| TASK DETAILS |
Among the lines below, keep only those from the one containing "const fruit = new" through the one containing "studio round it.", and reproduce them exactly.

-- BEGIN INFORMATION SUPPLIED --

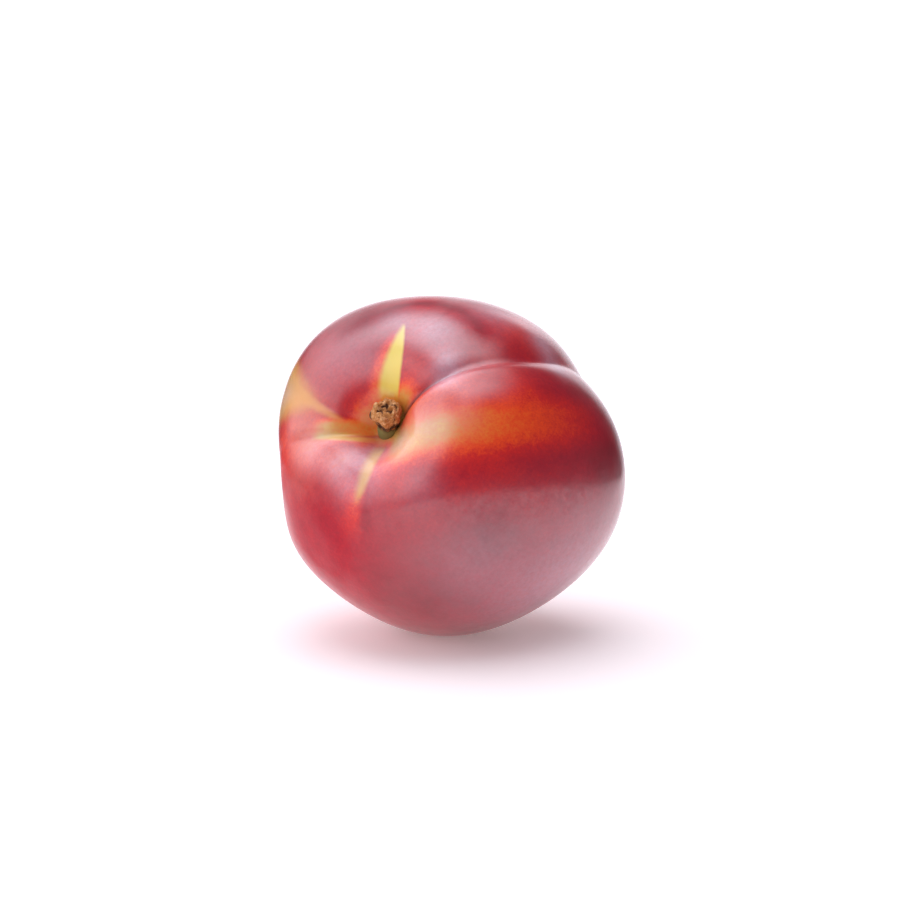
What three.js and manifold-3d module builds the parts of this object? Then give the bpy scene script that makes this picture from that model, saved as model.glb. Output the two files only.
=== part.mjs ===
// A ripe nectarine lying on its cheek, with the torn woody stub of its stem still in the cavity.
// Millimetres, +Z up. The origin is the middle of the small flat spot that the fruit rests on.
//
// The fruit is one grown piece and the stem stub is another. Both are worked out in the fruit's own frame:
// +Z leaves the stem cavity, and the suture, the long crease, leaves the cavity towards +X. A direction from
// the fruit's centre is given by two angles in degrees: polar, from the stem (0) to the tip (180), and
// azimuth, round the stem from the suture (0).
import * as THREE from "three";
import { mergeVertices } from "three/addons/utils/BufferGeometryUtils.js";
import Module from "manifold-3d";

// The fruit as a whole.
const FRUIT_RADIUS = 32.4;
const CENTRE = new THREE.Vector3(0.13, -0.66, 33.55); // the fruit's centre over the flat spot's middle
const LYING = { heading: -34, tilt: 68.5, roll: 45 }; // how the fruit's own frame is turned as it lies

// Broad swells and hollows of the cheeks: height at the middle and the angle over which it fades.
const SWELLS = [
  { name: "upper left cheek", polar: 64, azimuth: 98, height: 3.7, spread: 32 },
  { name: "lower left cheek", polar: 70.5, azimuth: 163.5, height: 2.6, spread: 30 },
  { name: "large right cheek", polar: 124, azimuth: -49, height: 2.8, spread: 34 },
  { name: "cheek that it lies on", polar: 114, azimuth: -139, height: 1.7, spread: 30 },
  { name: "hollow between left cheeks", polar: 63, azimuth: 155, height: -2.7, spread: 18 },
];

// The funnel round the stem, the suture, the short folds that leave the funnel, and the tip.
const CAVITY = {
  depth: 10,
  halfWidth: 14, // polar angle at which the funnel is half as deep
  steepness: 3,
  skew: 0.3, // how much wider it opens on its open side
  openSide: -10, // azimuth of that side
};
const SUTURE = {
  crease: 0.5, // depth of the sharp crease all the way to the tip
  cleft: 1.7, // what the crease is deeper by at the cavity
  cleftReach: 38,
  creaseWidth: 2,
  roundness: 0.4, // of the crease's bottom
  valley: 1.2, // the broad shallow valley that the crease runs in
  valleyWidth: 13,
  step: 0.75, // how much higher the large cheek's lip stands than the other lip
  nearStepWidth: 4.2, // on the large cheek's side, where the azimuth is negative
  farStepWidth: 1.6,
  stepReach: 30,
  stepMiddle: 42,
  stepLength: 38,
  bow: -4, // how far its azimuth leaves 0 where it bows out furthest
  bowMiddle: 68,
  bowLength: 28,
  ends: 0.06, // over how much of the radius it fades where it passes the stem and the tip
};
const FOLDS = [
  { name: "upper left fold", azimuth: 119.5, depth: 1.3, width: 3.6, reach: 24, roundness: 1.5 },
  { name: "left fold", azimuth: 149, depth: 1.9, width: 3.2, reach: 20, roundness: 0.8 },
  { name: "lower left fold", azimuth: -120, depth: 0.7, width: 4, reach: 22, roundness: 2 },
  { name: "upper fold", azimuth: 40, depth: 0.4, width: 5, reach: 26, roundness: 2 },
];
const FOLD_START = 14; // polar angle at which a fold is deepest
const FOLD_ROOT = 8; // polar angle over which a fold grows out of the funnel's floor
const TIP = { dimple: 1, dimpleWidth: 24, beak: 1.1, beakWidth: 5 };

// The stem stub, in a frame of its own whose +Z is the stub's axis and whose origin is its foot.
const STEM = { length: 7.2, footRadius: 2, waistRadius: 1.85, headRadius: 2.6, lean: 36, leanAzimuth: 7.5 };
const STEM_FOOT = new THREE.Vector3(0.6, 0.55, 21.3); // in the fruit's own frame
const BARK = { start: 1.4, full: 4.2, ridges: 0.07, waves: 0.05 }; // heights, and shares of the radius
const TEAR = { twofold: 0.32, fivefold: 0.26 }; // how far the torn edge rises and falls
const SOCKET_GAP = 0.3; // all round the foot, in the fruit
const SOCKET_TOP = 4; // how far up the stub the socket's cutter reaches

// Facets.
const MERIDIANS = 96;
const RINGS = 38;
const CROWDING = 0.35; // 0 spaces the meridians evenly, and near 1 draws them all to the suture
const RING_POWER = 1.35; // above 1 draws the rings towards the stem
const STEM_SIDES = 24;

const wasm = await Module();
wasm.setup();

const radians = THREE.MathUtils.degToRad;
const degrees = THREE.MathUtils.radToDeg;
const clamp = THREE.MathUtils.clamp;
const smoothstep = THREE.MathUtils.smoothstep;
const hump = (x) => Math.exp(-x * x);

/** How far x is past zero, with a rounded bottom instead of a sharp one. */
const roundedAbs = (x, roundness) => Math.hypot(x, roundness) - roundness;

/** The unit vector at a polar angle and an azimuth, in degrees. */
function direction(polar, azimuth) {
  const fromAxis = Math.sin(radians(polar));
  return new THREE.Vector3(
    fromAxis * Math.cos(radians(azimuth)),
    fromAxis * Math.sin(radians(azimuth)),
    Math.cos(radians(polar)),
  );
}

/** How far the cheeks' swells and hollows raise the skin. */
function swellHeight(way) {
  let height = 0;
  for (const swell of SWELLS) {
    const away = degrees(way.angleTo(direction(swell.polar, swell.azimuth)));
    height += swell.height * hump(away / swell.spread);
  }
  return height;
}

/** How deep the funnel round the stem is. */
function funnelDepth(polar, azimuth) {
  const opening = 1 + CAVITY.skew * Math.cos(radians(azimuth - CAVITY.openSide));
  return CAVITY.depth / (1 + (polar / (CAVITY.halfWidth * opening)) ** CAVITY.steepness);
}

/** The azimuth that the suture's crease has at a polar angle. */
const sutureAzimuth = (polar) => SUTURE.bow * hump((polar - SUTURE.bowMiddle) / SUTURE.bowLength);

/** How deep the suture is: a sharp crease in a broad valley, with one lip higher than the other. */
function sutureDepth(way, polar) {
  const bend = radians(sutureAzimuth(polar));
  const sideways = way.y * Math.cos(bend) - way.x * Math.sin(bend);
  const across = degrees(Math.asin(clamp(sideways, -1, 1)));
  const onItsHalf = 1 / (1 + Math.exp(-way.x / SUTURE.ends));
  const crease = (SUTURE.crease + SUTURE.cleft * hump(polar / SUTURE.cleftReach)) *
    Math.exp(-roundedAbs(across, SUTURE.roundness) / SUTURE.creaseWidth);
  const valley = SUTURE.valley * hump(across / SUTURE.valleyWidth) * Math.sqrt(Math.sin(radians(polar)));
  const stepWidth = across < 0 ? SUTURE.nearStepWidth : SUTURE.farStepWidth;
  const step = SUTURE.step * Math.tanh(across / stepWidth) * hump(across / SUTURE.stepReach) *
    hump((polar - SUTURE.stepMiddle) / SUTURE.stepLength);
  return onItsHalf * (crease + valley + step) * (1 - hump(polar / FOLD_ROOT));
}

/** How deep the short folds that leave the funnel are. */
function foldDepth(polar, azimuth) {
  let depth = 0;
  for (const fold of FOLDS) {
    const turn = radians(azimuth - fold.azimuth);
    if (Math.cos(turn) <= 0) continue;
    const across = degrees(Math.asin(Math.sin(radians(polar)) * Math.sin(turn)));
    const profile = Math.exp(-roundedAbs(across, fold.roundness) / fold.width);
    depth += fold.depth * profile * hump((polar - FOLD_START) / fold.reach);
  }
  return depth * (1 - hump(polar / FOLD_ROOT));
}

/** How far the tip stands out: a small beak in a shallow dimple. */
function tipHeight(polar) {
  const fromTip = 180 - polar;
  return TIP.beak * hump(fromTip / TIP.beakWidth) - TIP.dimple * hump(fromTip / TIP.dimpleWidth);
}

/** The fruit's radius in a direction given by its two angles. */
function fruitRadius(polar, azimuth) {
  const way = direction(polar, azimuth);
  const raised = FRUIT_RADIUS + swellHeight(way) + tipHeight(polar);
  return raised - funnelDepth(polar, azimuth) - sutureDepth(way, polar) - foldDepth(polar, azimuth);
}

/** A geometry's position-only copy as a solid. */
function toSolid(geometry) {
  const bare = geometry.clone();
  bare.deleteAttribute("normal");
  bare.deleteAttribute("uv");
  const merged = mergeVertices(bare, 1e-4);
  return new wasm.Manifold(
    new wasm.Mesh({
      numProp: 3,
      vertProperties: new Float32Array(merged.attributes.position.array),
      triVerts: new Uint32Array(merged.index.array),
    }),
  );
}

/** A solid as a geometry. */
function toGeometry(solid) {
  const mesh = solid.getMesh();
  const geometry = new THREE.BufferGeometry();
  geometry.setAttribute("position", new THREE.BufferAttribute(new Float32Array(mesh.vertProperties), 3));
  geometry.setIndex(new THREE.BufferAttribute(new Uint32Array(mesh.triVerts), 1));
  geometry.computeVertexNormals();
  return geometry;
}

/**
 * The whole fruit's skin in its own frame: a globe whose points are moved out to the fruit's radius.
 * The meridians near the suture bow out with it, so that one of them runs along the crease.
 */
function skinGeometry() {
  const geometry = new THREE.SphereGeometry(1, MERIDIANS, RINGS).rotateX(Math.PI / 2);
  const position = geometry.attributes.position;
  const point = new THREE.Vector3();
  for (let i = 0; i < position.count; i++) {
    point.fromBufferAttribute(position, i);
    const evenAzimuth = Math.atan2(point.y, point.x);
    const evenPolar = Math.acos(clamp(point.z, -1, 1));
    const polar = 180 * (evenPolar / Math.PI) ** RING_POWER;
    const follow = (1 + Math.cos(evenAzimuth)) / 2;
    const crowded = degrees(evenAzimuth - CROWDING * Math.sin(evenAzimuth));
    const azimuth = crowded + follow * sutureAzimuth(polar);
    point.copy(direction(polar, azimuth)).multiplyScalar(fruitRadius(polar, azimuth));
    position.setXYZ(i, point.x, point.y, point.z);
  }
  return geometry;
}

/** The stub's outline from the middle of its foot, up its side and over its torn head to the axis. */
function stemProfile() {
  const { length, footRadius, waistRadius, headRadius } = STEM;
  return [
    new THREE.Vector2(0, 0),
    new THREE.Vector2(footRadius, 0),
    new THREE.Vector2(footRadius, BARK.start),
    new THREE.Vector2(waistRadius, 2.6),
    new THREE.Vector2(waistRadius * 1.06, 3.4),
    new THREE.Vector2(headRadius * 0.94, BARK.full),
    new THREE.Vector2(headRadius, 5),
    new THREE.Vector2(headRadius * 0.98, length - 0.8),
    new THREE.Vector2(headRadius * 0.82, length - 0.1),
    new THREE.Vector2(headRadius * 0.6, length),
    new THREE.Vector2(headRadius * 0.32, length - 0.35),
    new THREE.Vector2(0, length - 0.5),
  ];
}

/** The stub in its own frame: bark ridges up the side, and a head that is torn off unevenly. */
function stemGeometry() {
  const geometry = new THREE.LatheGeometry(stemProfile(), STEM_SIDES).rotateX(Math.PI / 2);
  const position = geometry.attributes.position;
  const point = new THREE.Vector3();
  for (let i = 0; i < position.count; i++) {
    point.fromBufferAttribute(position, i);
    const turn = Math.atan2(point.y, point.x);
    const fromAxis = Math.hypot(point.x, point.y) / STEM.headRadius;
    const grown = smoothstep(point.z, BARK.start, BARK.full);
    const ridges = BARK.ridges * Math.sin(6 * turn + 0.5 * point.z) + BARK.waves * Math.sin(3 * turn + 1.7);
    const tear = TEAR.twofold * Math.sin(2 * turn + 0.6) + TEAR.fivefold * Math.sin(5 * turn + 2.1);
    const outwards = 1 + grown * ridges;
    const upwards = grown * tear * fromAxis;
    position.setXYZ(i, point.x * outwards, point.y * outwards, point.z + upwards);
  }
  return geometry;
}

// Where things stand: the fruit's own frame as it lies, and in it the stub's frame.
const lying = new THREE.Matrix4()
  .makeRotationZ(radians(LYING.heading))
  .multiply(new THREE.Matrix4().makeRotationX(radians(LYING.tilt)))
  .multiply(new THREE.Matrix4().makeRotationZ(radians(LYING.roll)))
  .setPosition(CENTRE);
const leaning = new THREE.Matrix4()
  .makeRotationZ(radians(STEM.leanAzimuth))
  .multiply(new THREE.Matrix4().makeRotationY(radians(STEM.lean)))
  .setPosition(STEM_FOOT);

/** The socket's cutter: a plain round bar from just under the stub's foot, as the fruit lies. */
function socketGeometry() {
  const radius = STEM.footRadius + SOCKET_GAP;
  const length = SOCKET_GAP + SOCKET_TOP;
  return new THREE.CylinderGeometry(radius, radius, length, STEM_SIDES)
    .rotateX(Math.PI / 2)
    .translate(0, 0, length / 2 - SOCKET_GAP)
    .applyMatrix4(leaning)
    .applyMatrix4(lying);
}

/** The fruit as it lies, less its flat spot and the socket that the stub stands in. */
function fruitGeometry() {
  const skin = toSolid(skinGeometry().applyMatrix4(lying));
  const slab = 4 * FRUIT_RADIUS;
  const below = toSolid(new THREE.BoxGeometry(slab, slab, slab).translate(0, 0, -slab / 2));
  return toGeometry(skin.subtract(below).subtract(toSolid(socketGeometry())));
}

const skinMaterial = new THREE.MeshStandardMaterial({ color: 0x9b2036, roughness: 0.32, metalness: 0 });
const woodMaterial = new THREE.MeshStandardMaterial({ color: 0x8a5a2c, roughness: 0.85, metalness: 0 });

const fruit = new THREE.Mesh(fruitGeometry(), skinMaterial);
fruit.name = "fruit";

const stem = new THREE.Mesh(stemGeometry(), woodMaterial);
stem.name = "stem";
stem.applyMatrix4(new THREE.Matrix4().multiplyMatrices(lying, leaning));

const nectarine = new THREE.Group();
nectarine.add(fruit, stem);

export default nectarine;
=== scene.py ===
"""A ripe nectarine lying on its cheek: its skin, the torn stub of its stem, and a plain studio round it.

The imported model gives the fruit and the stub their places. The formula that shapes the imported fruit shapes
the fine skin here too, with a sharper crease. The skin's markings are worked out in the fruit's own frame: +Z
leaves the stem cavity and the suture leaves the cavity towards +X. A direction from the fruit's centre is two
angles in degrees: polar, from the stem (0) to the tip (180), and azimuth, round the stem from the suture.
"""

import logging
import math
from dataclasses import dataclass
from enum import Enum
from typing import Any, Callable, Dict, List, Optional, Sequence, Tuple, Union

import bmesh
import bpy
import numpy as np
from mathutils import Euler, Matrix, Vector, noise


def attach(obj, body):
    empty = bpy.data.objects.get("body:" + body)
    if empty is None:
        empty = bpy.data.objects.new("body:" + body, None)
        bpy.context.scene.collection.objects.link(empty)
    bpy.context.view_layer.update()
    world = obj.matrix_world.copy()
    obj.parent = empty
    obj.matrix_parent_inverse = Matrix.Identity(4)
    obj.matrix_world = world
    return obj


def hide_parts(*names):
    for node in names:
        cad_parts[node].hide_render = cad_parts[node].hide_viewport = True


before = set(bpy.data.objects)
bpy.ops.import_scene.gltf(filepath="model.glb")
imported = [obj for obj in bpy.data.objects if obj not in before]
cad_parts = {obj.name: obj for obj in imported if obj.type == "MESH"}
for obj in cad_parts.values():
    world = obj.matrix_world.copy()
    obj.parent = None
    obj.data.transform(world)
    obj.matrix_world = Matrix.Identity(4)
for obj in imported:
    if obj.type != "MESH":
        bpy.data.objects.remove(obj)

MM = 0.001
WELD = 1e-7  # metres within which points on an axis are one
TUBE_END = 0.9999  # how far up or down a tube of half height 1 its end rings lie
AHEAD = 1e-4  # the least share of a direction that counts as ahead, which keeps angles finite
ON_AXIS = 1e-9  # the least squared distance from the stem's axis, which keeps azimuths finite
LOG = logging.getLogger("nectarine")

Colour = Tuple[float, float, float, float]
Stops = Sequence[Tuple[float, Colour]]
Pair = Tuple[float, float]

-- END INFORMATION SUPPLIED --

| REPLY TO THE EXERCISE |
const fruit = new THREE.Mesh(fruitGeometry(), skinMaterial);
fruit.name = "fruit";

const stem = new THREE.Mesh(stemGeometry(), woodMaterial);
stem.name = "stem";
stem.applyMatrix4(new THREE.Matrix4().multiplyMatrices(lying, leaning));

const nectarine = new THREE.Group();
nectarine.add(fruit, stem);

export default nectarine;
=== scene.py ===
"""A ripe nectarine lying on its cheek: its skin, the torn stub of its stem, and a plain studio round it.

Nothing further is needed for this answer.